Well, Georges Simenon said he'd lock himself in a hotel room for less than a week to write his superb mysteries so everyone's got their own approach but just putting X number of words on the screen?

Hope business imroves, by the way. And glad t hear you are stillworking hard on the fiction

3:12 PM  
Blogger Mark Terry said...

Stan,
It all has its ups and downs. One big client disappeared because, as far as I can tell, they weren't happy with my work. I guess. Hard to tell, because the client doesn't respond to emails or phone calls. Again, a case of working happily with one editor who left the company and the new editor came in mid-project and it didn't gel. It happens. Unfortunate, because I would have liked to continue working with them.

The other client is much clearer. They fired the guy I worked with and the new guy can't get his shit together. They want to work with me, but they just. can't. seem. to. get. their. shit. together.

Ah well. I've had worse years and I've had better.

4:05 AM  
Blogger Mark Terry said...

Eric (ME),
I try to write pretty clean first drafts as well so that rewrites primarily involve copyediting.

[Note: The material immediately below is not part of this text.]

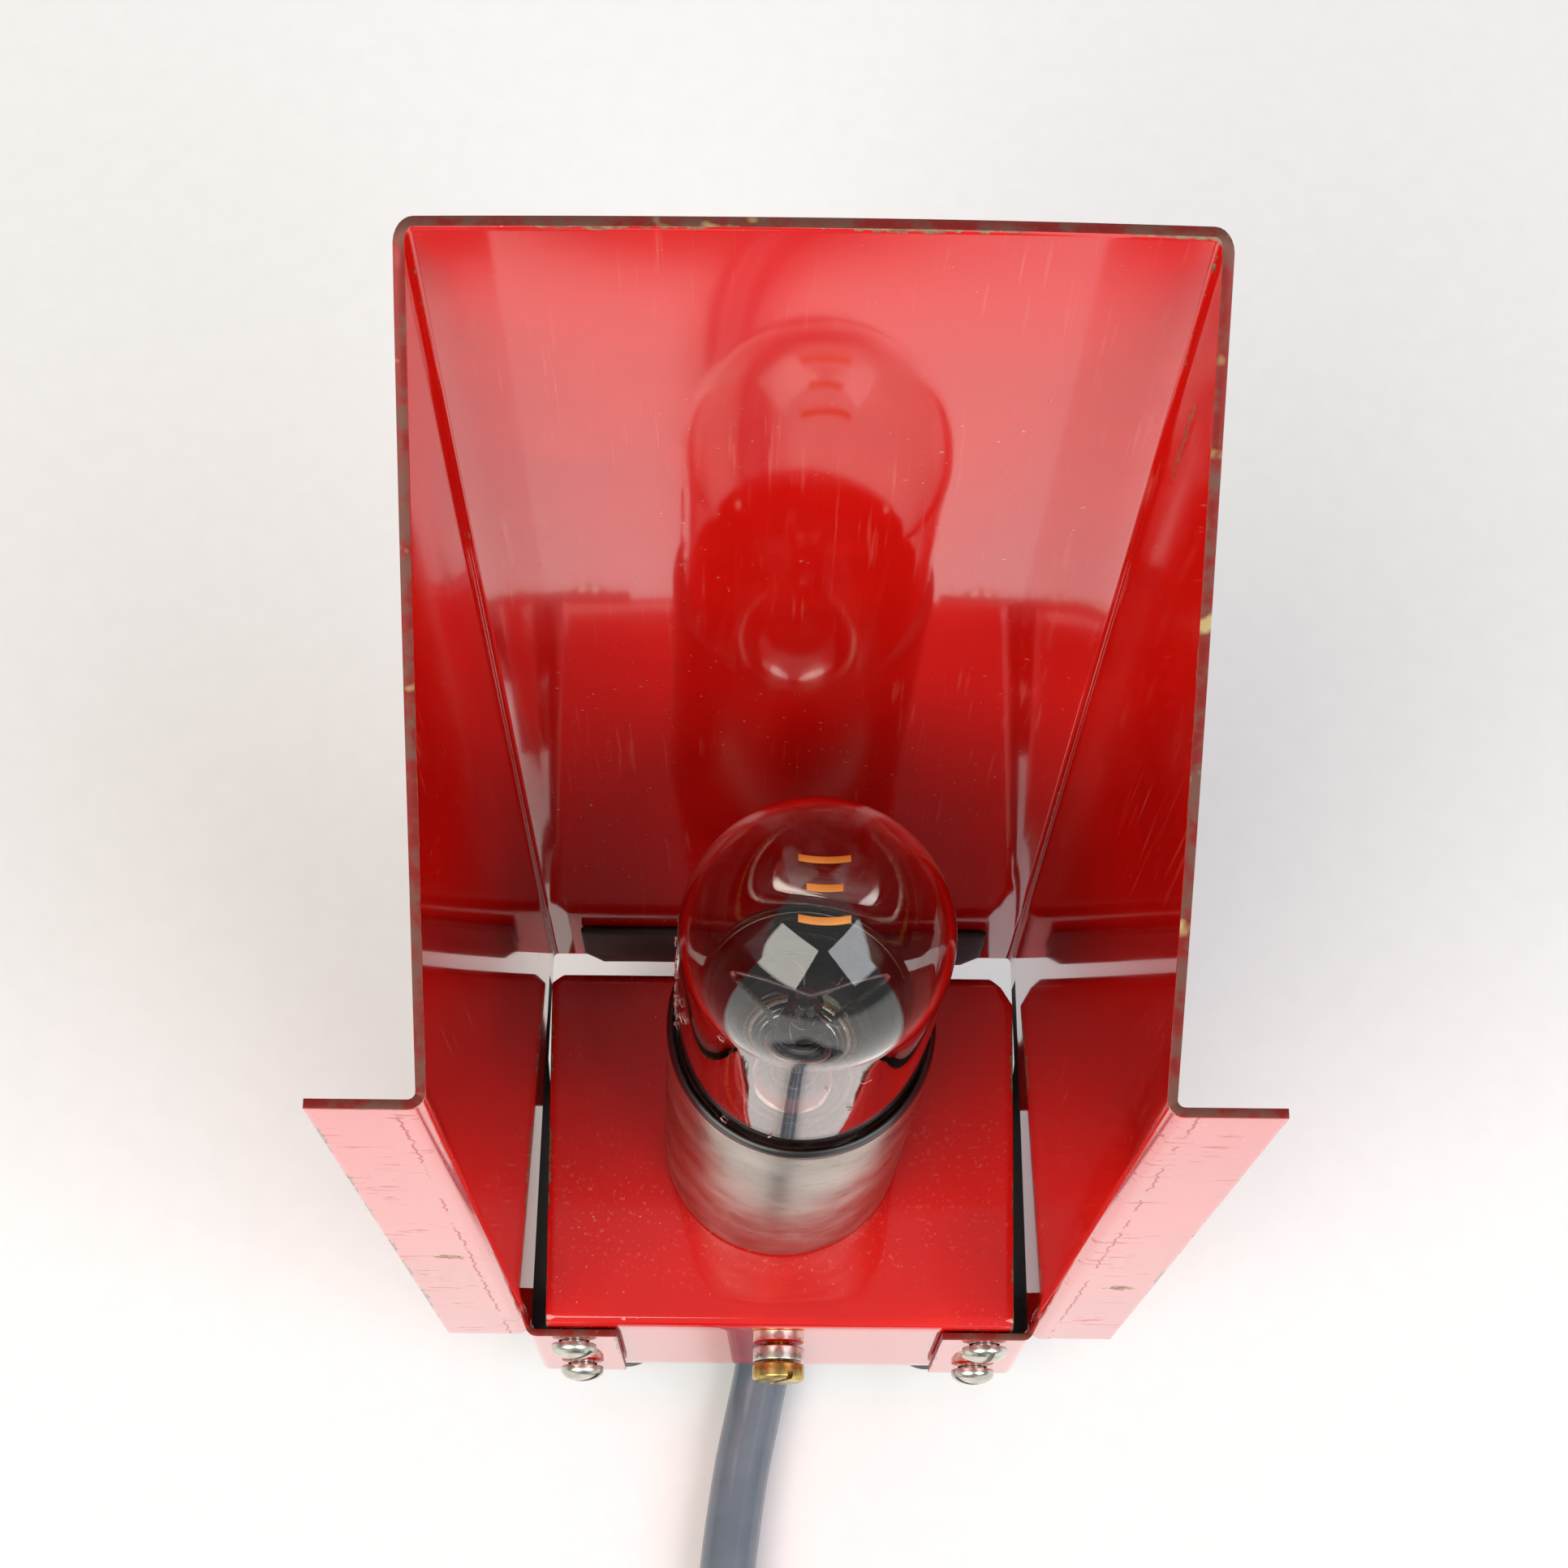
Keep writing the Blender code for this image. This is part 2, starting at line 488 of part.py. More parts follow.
def build_relief():
    run = BOOT_OUT - BOOT_IN
    length = run.length
    profile = [(0, length), (5.2 * MM, length), (5.6 * MM, length - 1 * MM), (5.6 * MM, length - 6 * MM),
               (4.9 * MM, length - 7 * MM), (4.1 * MM, 0.4 * MM), (3.9 * MM, 0), (0, 0)]
    boot = turned("strain_relief", profile, GREY_PVC, steps=24, location=BOOT_OUT)
    boot.rotation_euler = (-run).to_track_quat("Z", "Y").to_euler()

    seat = BOOT_OUT - run * 0.66
    clamp = rod("cord_clamp", 6.7 * MM, 7.0 * MM, seat, "Z", 24, STEEL)
    clamp.rotation_euler = boot.rotation_euler
    inner = TRAY_FRONT + SHEET + GAP
    high = 30.0 * MM
    shelf = seat.z + 5.9 * MM
    arm = folded([(inner + ARM_SHEET / 2, high), (inner + ARM_SHEET / 2, shelf), (seat.y, shelf)],
                 ARM_SHEET, 1.2 * MM)
    combine(clamp, upright(outline("clamp_arm", arm, 4.0 * MM, None, cutters)), "UNION")
    bore = rod("bore_clamp", 5.75 * MM, 60 * MM, seat, "Z", 24, None, cutters)
    bore.rotation_euler = boot.rotation_euler
    combine(clamp, bore)
    combine(clamp, rod("bore_arm", HOLE, 4 * MM, (0, inner, MIDDLE_SCREW_Z), "Y", 16, None, cutters))

    start = BOOT_IN + Vector((0, 0.35 * MM, 0.12 * MM))
    foot = Vector((0, LAMP_Y, TRAY_TOP - 9 * MM))
    for name, mat, shift, x in (("core_live", BROWN_PVC, -2.2 * MM, -1.75 * MM),
                                ("core_neutral", BLUE_PVC, 2.2 * MM, 1.75 * MM)):
        begin = start + Vector((shift, 0.35 * MM, 0))
        route = [begin, begin + Vector((0, 3.2 * MM, 3.4 * MM)), Vector((x * 1.3, 13.5 * MM, 25 * MM)),
                 Vector((x * 1.1, 6.0 * MM, 27.4 * MM)), foot + Vector((x - 0.2 * MM, -0.3 * MM, -0.5 * MM)),
                 foot + Vector((x, 0, 7 * MM)), foot + Vector((x + 0.45 * MM, 0, 18 * MM))]
        tube(name, smooth_path(route, 2.4 * MM), 1.0 * MM, mat)


def cord_route():
    """Middle line of the free cord from the strain relief to the coil, on the floor."""
    begin = BOOT_OUT + (BOOT_OUT - BOOT_IN).normalized() * 2.5 * GAP
    return [begin, Vector((-1.75, -20.4, 3.62)) * MM, Vector((-3.0, -27.0, 3.55)) * MM,
            Vector((-4.7, -36.0, 3.5)) * MM, Vector((-6.3, -50.0, 3.5)) * MM, Vector((-7.2, -70.0, 3.5)) * MM,
            Vector((-6.3, -86.0, 3.5)) * MM, Vector((0.5, -99.0, 3.5)) * MM, beside_coil(58), beside_coil(40),
            beside_coil(22), beside_coil(0), beside_coil(-24)]


def beside_coil(degrees, height=CORD_R):
    """Middle of the cord where it lies against the outside of the coil, at an angle from +X."""
    reach, angle = COIL_R + COIL_W + CORD_R + 0.6 * MM, math.radians(degrees)
    return Vector((COIL.x + reach * math.cos(angle), COIL.y + reach * math.sin(angle), height))


def tail_route():
    """Middle line of the short end that leaves the coil, crosses the cord and curls up to the plug."""
    ahead = plug_ahead()
    curl = [Vector(p) * MM for p in ((14.0, -107.3, 12.6), (28.1, -113.4, 16.6), (35.4, -125.5, 21.4))]
    return [beside_coil(95, 11 * MM), beside_coil(78, 11.2 * MM)] + curl + [
        PLUG - ahead * 8 * MM, PLUG - ahead * 3 * MM, PLUG - ahead * 2 * GAP]


def plug_ahead():
    flat = math.cos(PLUG_TILT)
    return Vector((flat * math.cos(PLUG_TURN), flat * math.sin(PLUG_TURN), math.sin(PLUG_TILT)))


def build_cord():
    tube("cord", smooth_path(cord_route(), 3 * CORD_R), CORD_R, GREY_PVC)
    ring = [(COIL_R + x, COIL_H / 2 + z) for x, z in oval(COIL_W, COIL_H / 2, 14)[::-1]]
    turned("cord_coil", ring, GREY_PVC, True, 32, location=COIL)

    # a flat band looped round the windings on the side away from the lamp
    slack, thick = 0.5 * MM, 1.0 * MM
    band = upright(outline("coil_tie", oval(COIL_W + slack + thick, COIL_H / 2 + slack + thick), TIE_HALF))
    hole = upright(outline("tie_hole", oval(COIL_W + slack, COIL_H / 2 + slack), 3 * TIE_HALF, None, cutters))
    band.location = hole.location = COIL + Vector((0, -COIL_R, COIL_H / 2))
    band.data.materials.append(RUBBER)
    combine(band, hole)


def oval(half_wide, half_tall, sides=24):
    turns = [2 * math.pi * k / sides for k in range(sides)]
    return [(half_wide * math.cos(t), half_tall * math.sin(t)) for t in turns]


def build_plug():
    tube("cord_tail", smooth_path(tail_route(), 3 * CORD_R), CORD_R, GREY_PVC)
    axis = empty("plug_axis", PLUG, (0, math.pi / 2 - PLUG_TILT, PLUG_TURN))
    boot = 26 * MM
    turned("plug_relief", [(0, boot), (6.2 * MM, boot), (6.2 * MM, boot - 2 * MM), (4.3 * MM, 0.5 * MM),
                           (4.0 * MM, 0), (0, 0)], GREY_PVC, steps=24, parent=axis)
    low = boot + GAP
    face = low + 38 * MM
    turned("plug_body", [(0, face), (17.6 * MM, face), (PLUG_R, face - 1 * MM), (PLUG_R, low + 24 * MM),
                         (15.4 * MM, low + 19 * MM), (13.2 * MM, low + 12 * MM), (11.6 * MM, low + 4 * MM),
                         (9.6 * MM, low), (0, low)], GREY_PVC, steps=36, parent=axis)
    foot, pin_r, pin_x = face + GAP, 2.4 * MM, 9.5 * MM
    for side, tag in ((-1, "left"), (1, "right")):
        pin = [(0, foot + 19 * MM), (1.5 * MM, foot + 18.8 * MM), (pin_r, foot + 17.6 * MM), (pin_r, foot),
               (0, foot)]
        turned(f"plug_pin_{tag}", pin, STEEL, steps=20, location=(0, side * pin_x, 0), parent=axis)


build_hood()
build_seal()
build_tray()
build_feet()
build_fixings()
holder_axis = empty("holder_axis", (0, LAMP_Y, TRAY_TOP), (0, LEAN, 0))
build_holder(holder_axis)
build_contact(holder_axis)
build_lamp(holder_axis)
build_relief()
build_cord()
build_plug()
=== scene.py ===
import json
import math
import random

import bmesh
import bpy
from mathutils import Matrix, Vector, noise


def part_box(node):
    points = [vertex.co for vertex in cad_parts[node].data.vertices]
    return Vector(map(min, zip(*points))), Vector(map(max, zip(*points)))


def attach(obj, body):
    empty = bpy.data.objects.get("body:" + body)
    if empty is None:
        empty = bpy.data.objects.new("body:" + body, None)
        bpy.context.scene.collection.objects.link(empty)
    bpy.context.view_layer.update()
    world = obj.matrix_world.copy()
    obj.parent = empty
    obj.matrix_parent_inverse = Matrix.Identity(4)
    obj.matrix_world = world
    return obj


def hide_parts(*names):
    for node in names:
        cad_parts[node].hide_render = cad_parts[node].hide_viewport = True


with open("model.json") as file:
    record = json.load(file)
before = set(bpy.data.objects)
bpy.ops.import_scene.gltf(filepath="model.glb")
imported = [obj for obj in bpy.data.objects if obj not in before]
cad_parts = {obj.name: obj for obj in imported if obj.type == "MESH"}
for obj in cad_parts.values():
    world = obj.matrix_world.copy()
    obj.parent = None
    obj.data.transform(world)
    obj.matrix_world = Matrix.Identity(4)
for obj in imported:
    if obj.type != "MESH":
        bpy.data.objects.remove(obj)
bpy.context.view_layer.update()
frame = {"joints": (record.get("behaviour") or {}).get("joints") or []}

mm = 0.001


def addObject(name, data):
    item = bpy.data.objects.new(name, data)
    bpy.context.scene.collection.objects.link(item)
    return item


def srgb(code):
    # sRGB hex to linear RGBA
    parts = [int(code[i:i + 2], 16) / 255 for i in (1, 3, 5)]
    return tuple(c / 12.92 if c <= 0.04045 else ((c + 0.055) / 1.055) ** 2.4 for c in parts) + (1.0,)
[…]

So the vomit words onto the page method isn't something I've done in recent years. The advantage to it, of course, is you do get stuff written. The disadvantage, imho, is that the rewrites can be an awful lot of work. At the moment it more or less seems to be working for me, though, so I may have needed to give my permission to just GET IT DONE without a lot of worry about getting it right.